Return the full material exactly.

**SOURCE EXCERPT:**
►

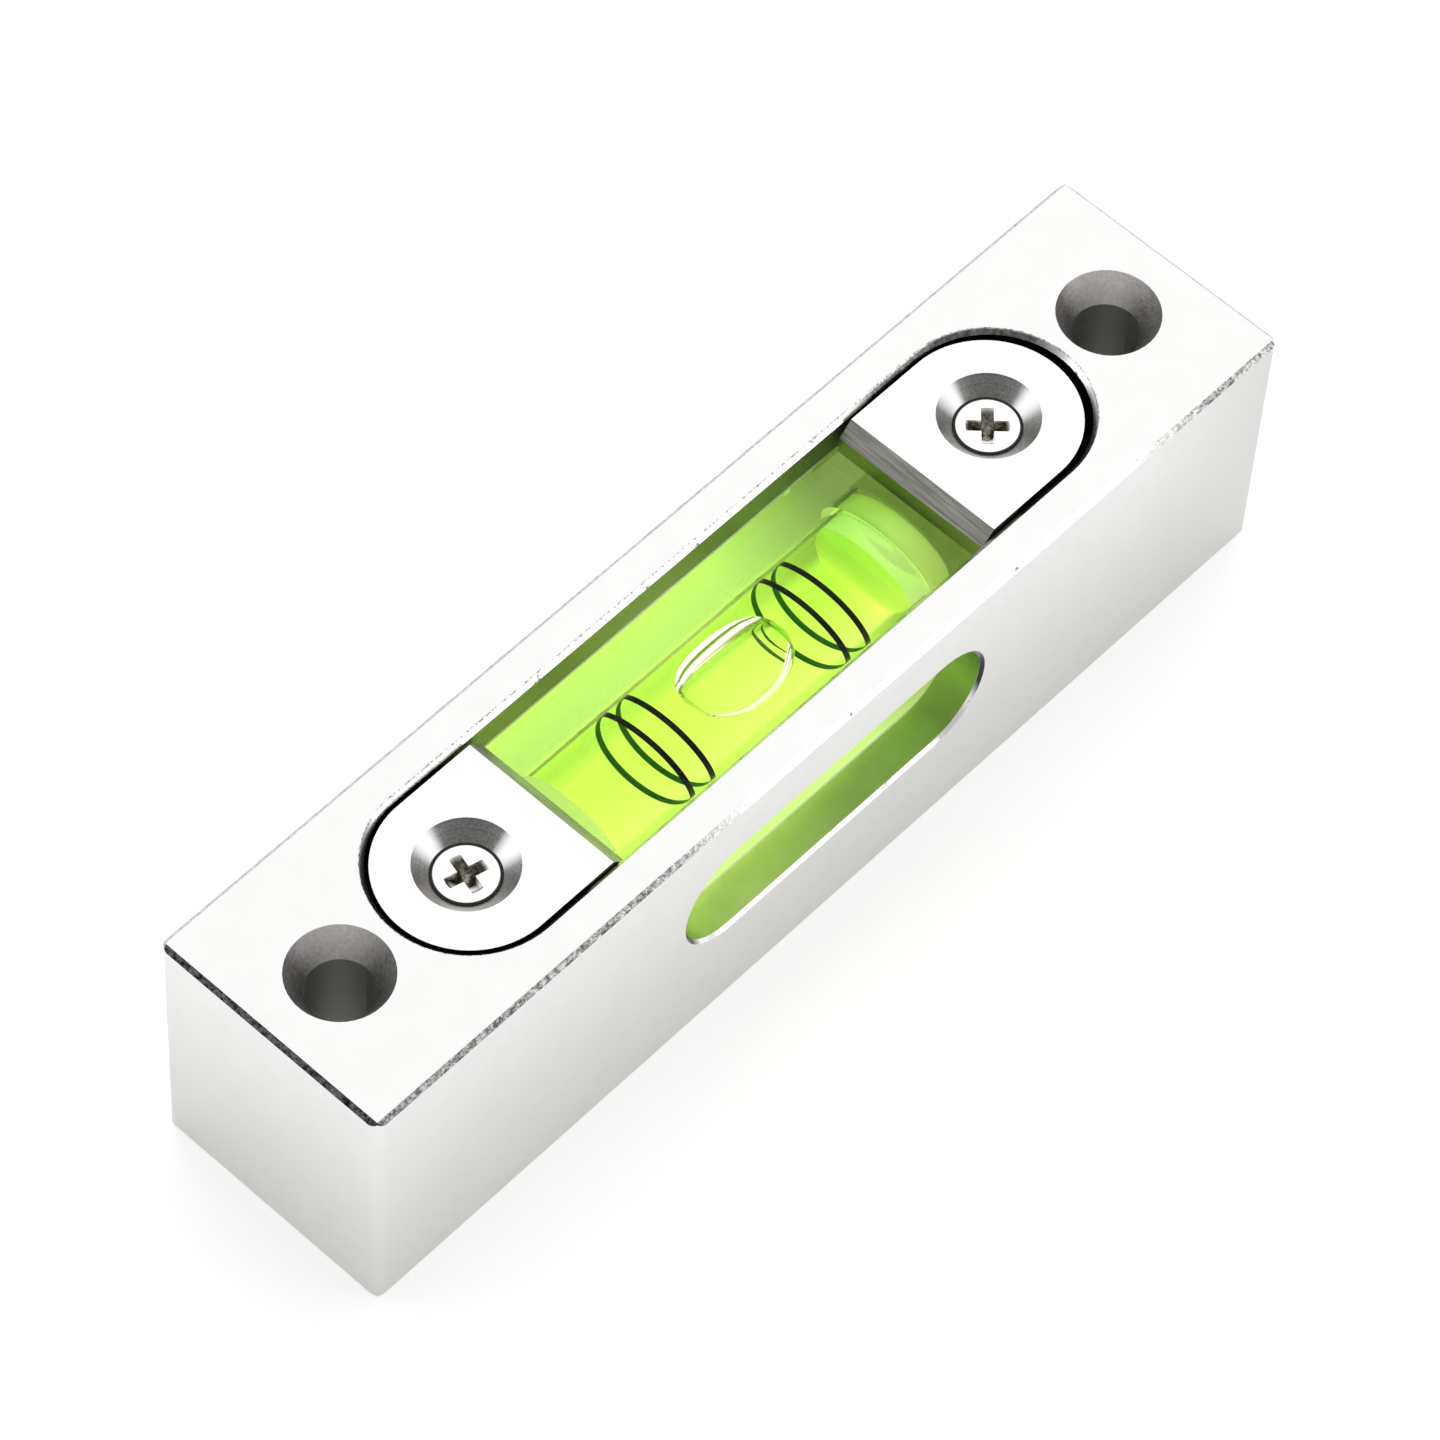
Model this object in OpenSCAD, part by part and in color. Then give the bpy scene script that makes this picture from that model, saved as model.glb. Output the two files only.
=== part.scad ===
// Pocket spirit level with a magnetic base.
// A milled aluminium bar holds a clear block vial, and two D-shaped plates screw down over its ends.
// X runs along the bar, Z is up, and the origin is the middle of the base.

/* [Body] */
// Length of the bar
body_l = 100; // [92:1:140]
// Width of the bar
body_w = 22.5; // [20:0.5:30]
// Height of the bar
body_h = 25.3; // [23:0.1:34]
// Chamfer cut along every outer edge of the top and base
edge_chamfer = 0.4; // [0.2:0.1:0.8]
// Radius of the four upright corners
corner_r = 1; // [0.6:0.1:2]

/* [Mounting holes] */
// Distance from each end of the bar to its mounting hole
mount_inset = 7.5; // [6:0.25:8.5]
// Diameter of the mounting holes
mount_d = 5.5; // [3:0.1:6]
// Diameter of the countersink at the top
mount_sink_d = 8.4; // [6.5:0.1:9]
// Angle between the sides of the countersink
mount_sink_angle = 60; // [50:1:100]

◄

**WORKED ANSWER:**
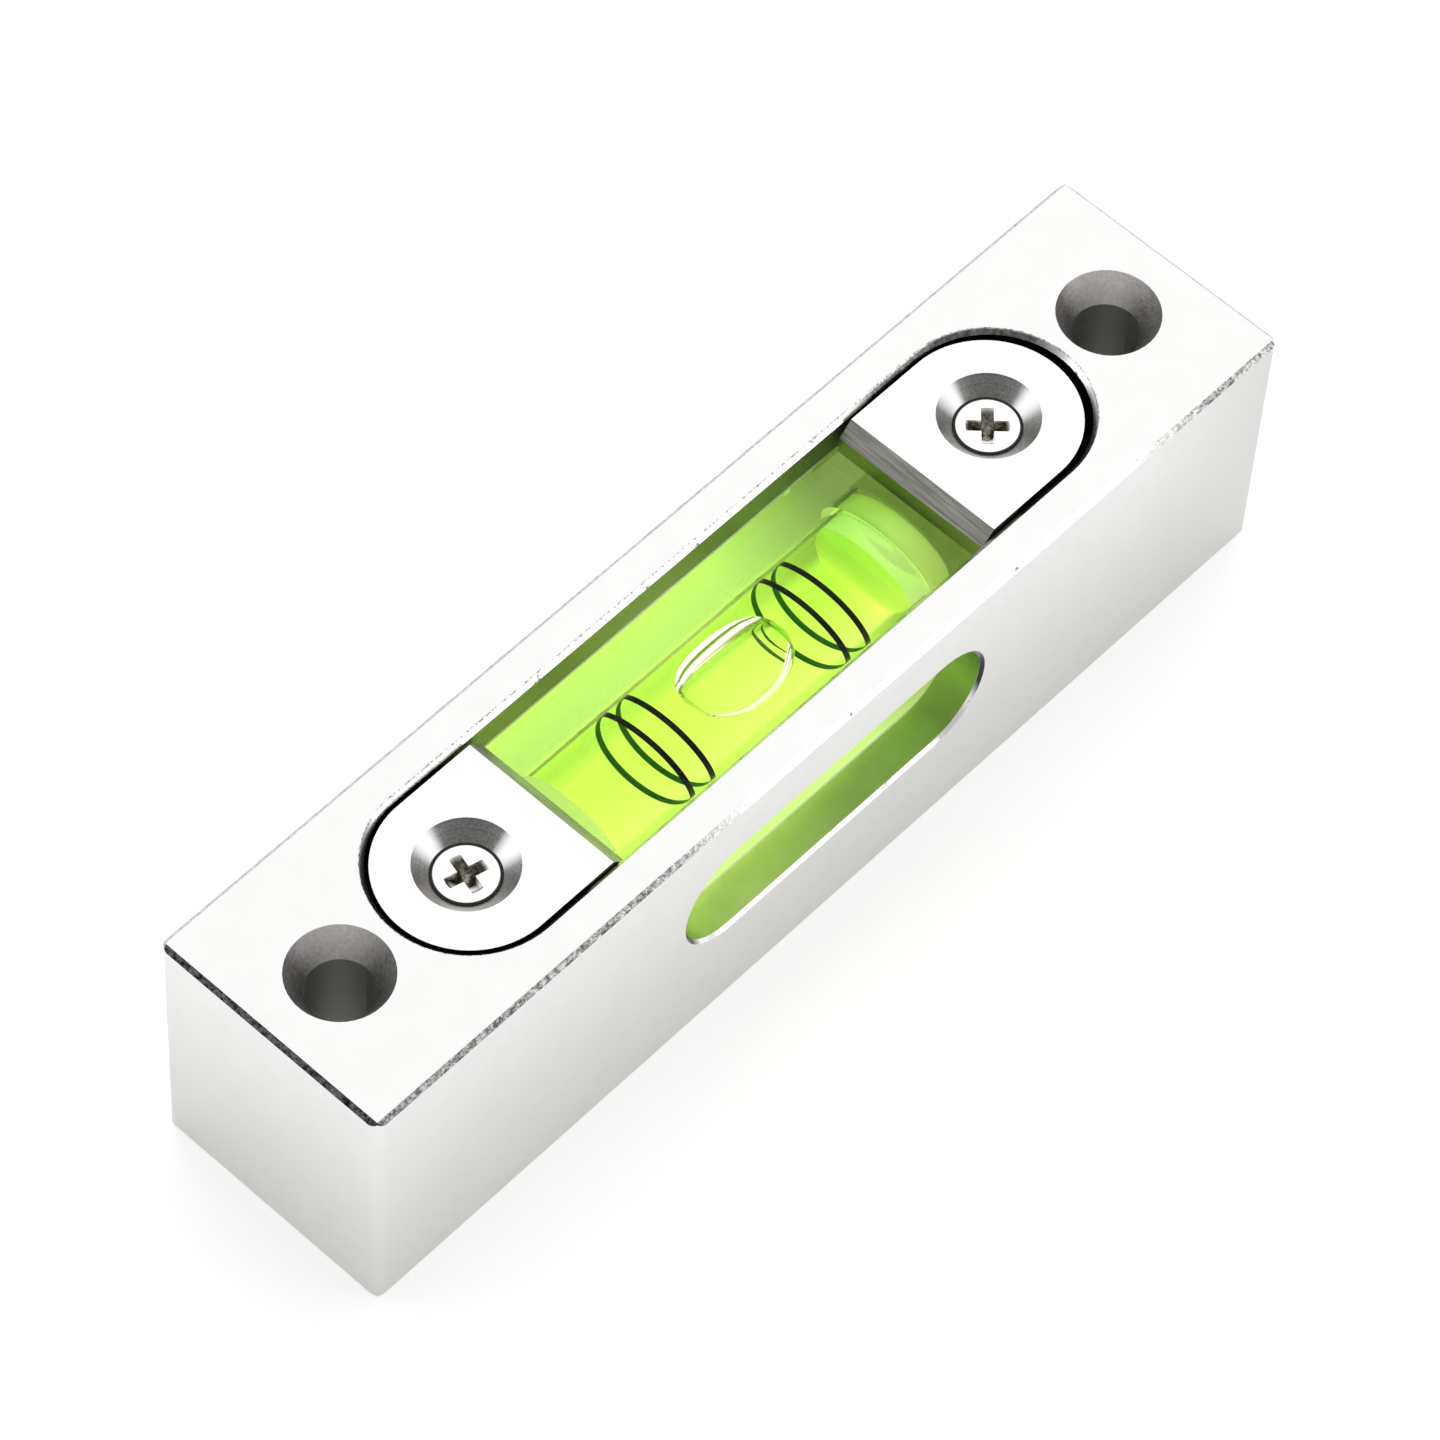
Model this object in OpenSCAD, part by part and in color. Then give the bpy scene script that makes this picture from that model, saved as model.glb. Output the two files only.
=== part.scad ===
// Pocket spirit level with a magnetic base.
// A milled aluminium bar holds a clear block vial, and two D-shaped plates screw down over its ends.
// X runs along the bar, Z is up, and the origin is the middle of the base.

/* [Body] */
// Length of the bar
body_l = 100; // [92:1:140]
// Width of the bar
body_w = 22.5; // [20:0.5:30]
// Height of the bar
body_h = 25.3; // [23:0.1:34]
// Chamfer cut along every outer edge of the top and base
edge_chamfer = 0.4; // [0.2:0.1:0.8]
// Radius of the four upright corners
corner_r = 1; // [0.6:0.1:2]

/* [Mounting holes] */
// Distance from each end of the bar to its mounting hole
mount_inset = 7.5; // [6:0.25:8.5]
// Diameter of the mounting holes
mount_d = 5.5; // [3:0.1:6]
// Diameter of the countersink at the top
mount_sink_d = 8.4; // [6.5:0.1:9]
// Angle between the sides of the countersink
mount_sink_angle = 60; // [50:1:100]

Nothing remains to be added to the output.